Dalla crisi della scuola la fatica di guardare avanti. Analisi sulla crisi della ripartenza della scuola a partire da una ricerca del Censis
Le precauzioni per evitare nuovi contagi di massa hanno soltanto messo in evidenza fragilità strutturali del sistema scolastico.
La fatica a immaginare e programmare la ripresa delle attività scolastiche tra due mesi è il segnale di una società che non riesce a guardare al futuro in modo sereno, ma soprattutto la difficoltà a muoversi insieme.
Le precauzioni per evitare nuovi contagi di massa hanno soltanto messo in evidenza fragilità strutturali del sistema scolastico. Per mantenere il distanziamento sarebbero necessarie aule spaziose e areate, dove poter disporre i banchi, poi potrebbe essere indicato un numero circoscritto di studenti per classe. Questi due semplici accorgimenti potrebbero evitare di sovrapporre all’urgenza questioni che affrontano le modalità di insegnamento (scuola in presenza o scuola digitale), e aprono temi diversi.
Sarebbero stati sufficienti più spazi e più insegnanti a rendere più agevole il rientro. Ma qui è il modo della questione: il 22,8% degli edifici scolastici è nato per altri usi, il 53,8% è senza certificato di agibilità, il 28,2% è stato costruito prima del 1960, secondo i dati pubblicati in una ricerca del Censis intitolata “La scuola e i suoi esclusi”. Altro che scuola digitale e laboratori multimediali: i primi limiti provengono da una manutenzione rimandata e da lavori di ristrutturazione mai avvenuti. Sulla scuola siamo rimasti indietro di decenni. Anche il numero degli insegnanti è stato nel tempo ridotto e la piccola ripresa di nuovi inserimenti non ha riequilibrato né il numero complessivo, né ringiovanito di molto il personale: sempre il Censis evidenzia che il 59% ha superato i 50 anni, una quota che colloca l’Italia tra gli Stati Ocse con il corpo docente più anziano. Poche aule agibili rispetto al necessario, esiguo numero di insegnanti: così i due criteri per affrontare l’emergenza della riapertura sono lontani da essere affrontati e ci si arrampica sugli specchi: mascherine, plexiglass, cruscotti informatici per il controllo e così via.

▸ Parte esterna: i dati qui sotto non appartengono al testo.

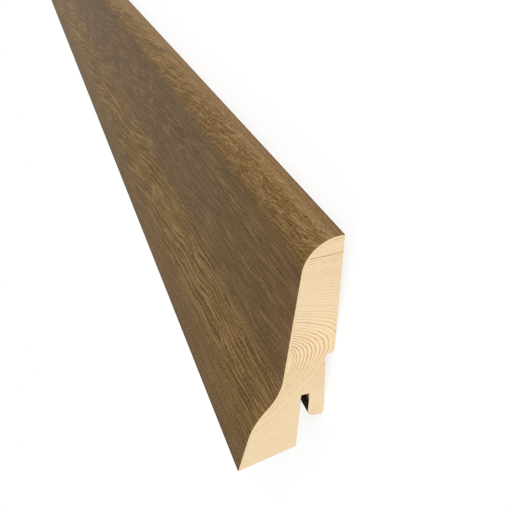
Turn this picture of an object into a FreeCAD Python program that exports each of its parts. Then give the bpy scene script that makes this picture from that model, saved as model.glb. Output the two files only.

Come al solito ci si arrangerà, ma le conseguenze – di cui tutti siamo responsabili – di una scuola dimenticata e abbandonata a sé stessa sono gravi. Le case che preparano i cittadini del futuro non erano ospitali, e non ci si può sempre continuare ad adattare. Almeno si potrebbe evitare di confondere le acque: la sostituzione della didattica in presenza con quella a distanza è un palliativo pedagogico. Utilizzare strumenti digitali per integrare forme di insegnamento differenti e andare verso una scuola 2.0 è un altro argomento, importante, ma diverso. Quando non ci sono le fondamenta e arriva la tempesta la casa non regge, figurarsi come potrebbe accogliere le innovazioni.
La crisi della nostra scuola rivela la nostra indisponibilità a guardare al futuro e sostenere le infrastrutture del Paese, perché investire è faticoso, richiede sacrifici e costa. Ma in questi anni nessuno ha avuto il coraggio di portare avanti scelte del genere.